Given that North Korea’s actions, if not its words, evince an intention to continue its goal of conquest, the United States will continue to enforce punitive international sanctions and continue its security alliance with South Korea, including engaging in joint military exercises. North Korea has suspended its pursuit of nuclear weapons and its long-range missile tests, and in the same spirit U.S.–South Korea military exercises will continue to be scaled down, to maintain an atmosphere for ongoing congenial discussions, sustaining hope that President Trump will succeed.

There can be no question that security dangers on the Korean Peninsula have been caused by the North’s goal to conquer the South. Kim Il-sung invaded the South in 1950 with the hope that he could achieve that goal. When he failed, the armistice of 1953 ended the bloodshed, but peace did not follow. Kim Il-sung never changed his goal. When he realized that U.S. military support of the South was an obstacle to achieving his goal, he started nuclear weapons and programs for the development of long range missiles, for the purpose of acquiring the means to thwart the U.S.–South Korea alliance by putting U.S. troops and territory at risk.

After Kim Il Sung’s death in 1994, his son, Kim Jong-il, continued and advanced both programs for the same purpose.
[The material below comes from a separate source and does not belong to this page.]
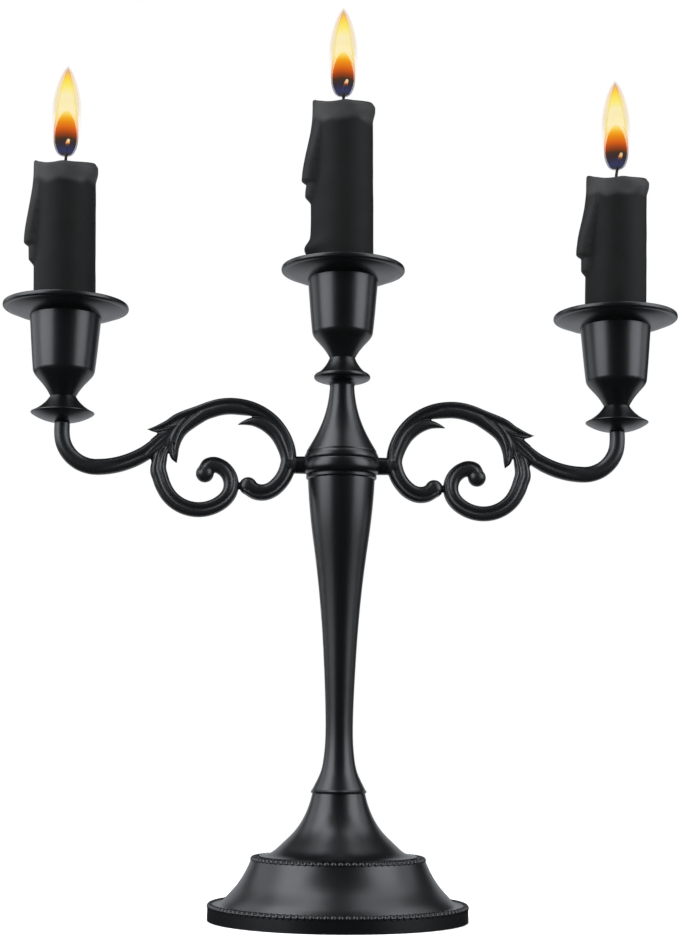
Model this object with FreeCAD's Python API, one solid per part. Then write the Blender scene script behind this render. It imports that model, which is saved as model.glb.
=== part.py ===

When Kim Jong-un became dictator on his father’s death in 2011, he redoubled North Korea’s efforts in both programs and substantially increased the threat that North Korea poses not only to South Korea but to regional neighbors that have security alliances with the United States, to U.S. troops, and to the U.S. homeland.

Unless Trump persuades Kim to abandon his ambitions for conquest in favor of economic progress, further diplomacy will be no more successful in eliminating the North Korean nuclear threat. In the unlikely event that he is successful, there will be many additional problems to address. Not least are the perils to Kim Jong-un and the rest of the North Korean leadership as they face the 25 million people of North Korea whom they have starved, imprisoned, tortured, and otherwise deprived of life and liberty, in a pattern dating back 75 years.